Der Minister für religiöse Angelegenheiten Naftali Bennett versprach seinen religiösen Wählern nun, dagegenzuhalten und neue Statuten zu erlassen. Wenn WOW sich nicht auf einen Kompromiss einlasse, werde er als verantwortlicher Minister einfach den orthodoxen Brauch zur offiziellen Messlatte erklären. Doch Bennett machte seine Rechnung ohne Justizministerin Zipi Livni. Die erklärte umgehend in einem veröffentlichten Brief, sie werde Bennetts Statuten nicht unterschreiben – eine notwendige Prozedur, um diese rechtsgültig zu machen: „Ich glaube, die Zeit ist von einem legalen und sozio-kulturellen Punkt her reif, um tolerante und pluralistische Richtlinien an der Klagemauer umzusetzen”, schrieb Livni. Je mehr der Kampf um den Gebetsritus an der Klagemauer so zum Stellvertreterkrieg um den zivilen und religiösen Charakter Israels wird, desto ferner scheint ein Kompromiss in dieser Frage möglich.

 

Die 40 Meter hohe, 4,7 Meter tiefe und 57 Meter lange Klagemauer ist mit mehr als 10 Millionen Besuchern Israels beliebteste Touristenattraktion.
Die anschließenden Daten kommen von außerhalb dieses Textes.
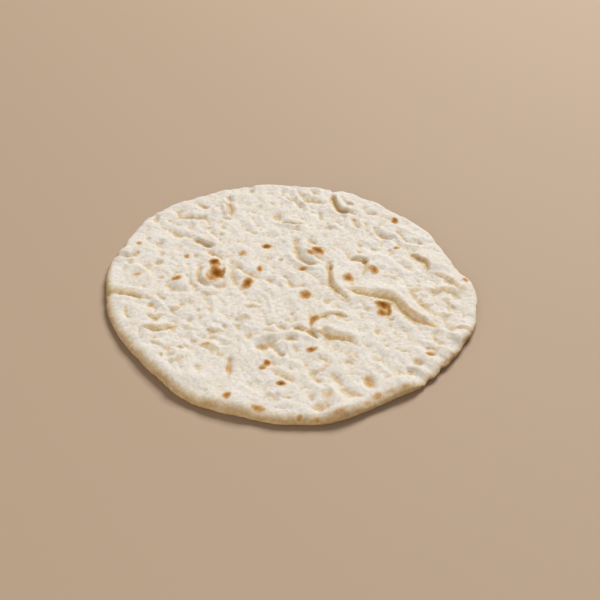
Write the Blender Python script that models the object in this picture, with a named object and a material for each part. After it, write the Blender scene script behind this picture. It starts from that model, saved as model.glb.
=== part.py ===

Sie ist der einzig frei sichtbare Teil der 488 Meter langen westlichen Stützmauer, die König Herodes errichten ließ, um den Vorhof des zweiten Tempels zu erweitern. Für Juden gilt sie seither als heiligste Stätte auf Erden, weil sie dem „Allerheiligsten” des vor 2000 Jahren zerstörten Tempels, in dem die Bundeslade aufbewahrt wurde, am nächsten ist. Sieben Reihen massiver herodianischer Steine sind heute sichtbar, 17 weitere Reihen befinden sich unter der Erde. Die Frauensektion (rechts) ist 12 Meter lang, Männern stehen 48 Meter zum Beten zur Verfügung.